Laurent Fries (c.1490 – c.1531) was a physician, astrologer and geographer born in Alsace (nowadays France). After studying medicine and spending time at several European universities, he settled in Strasbourg in 1519, where he met publisher and printer Johann Grüninger. With Grüninger, he worked on a new edition of Claudius Ptolemeus’ “Geographia“, which was published in 1522 and 1525 and included woodcut maps reduced from an earlier work “Geographie Opus Novissima” by Martin Waldseemüller. Fries eventually had to move out of Strasbourg which marked the end of his cartographic career. He would continue to write on medicine, astrology and religion until his death in c.1531. The subsequent 1535 (and 1541) editions of Fries’ “Geographia” were published posthumously.
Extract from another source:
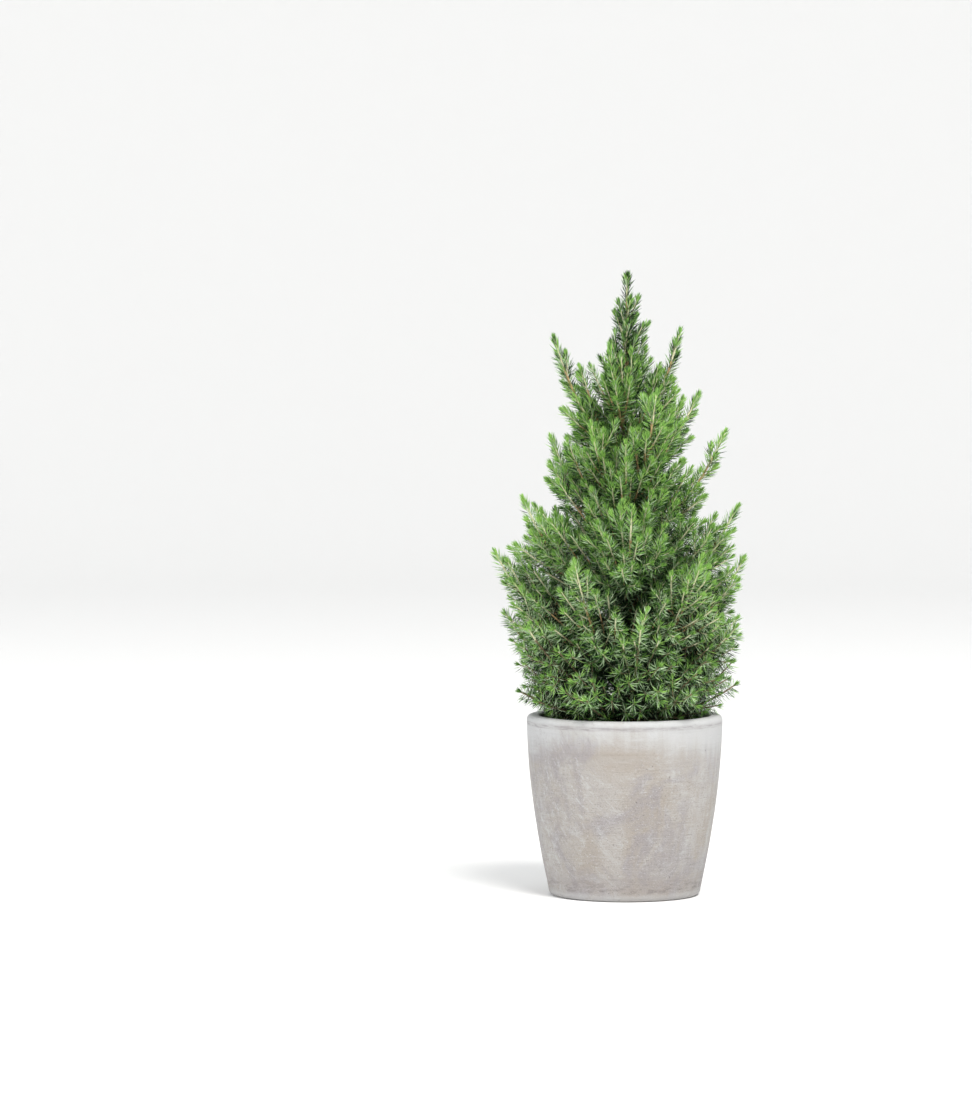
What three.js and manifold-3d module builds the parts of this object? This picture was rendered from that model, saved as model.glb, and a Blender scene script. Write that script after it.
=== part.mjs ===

Johann Grüninger (c.1455 – c.1532) was a Swabish printer and publisher based in Strasbourg and was known to be one of the most prolific printers of the time. He was associated with the Saint Dié group of scholars formed by, amongst others, cartographer Martin Waldseemüller. After Grüninger’s death in 1531 or 1532, his son Christoph sold his woodcuts to Melchior and Gaspar Trechsel from Lyon who published the later editions of the “Geographia“.

Claudius Ptolemy (100-170 CE) was a Roman geographer and mathematician living in Alexandria, who compiled his knowledge and theories about the world’s geography into one seminal work. Although his maps did not survive, his mathematical projections and location coordinates did. During the Renaissance “Geographia” was rediscovered by monks and the maps were recreated based upon Ptolemy’s detailed instructions. The first printed edition of “Geographia” with maps was published in Bologna in 1477.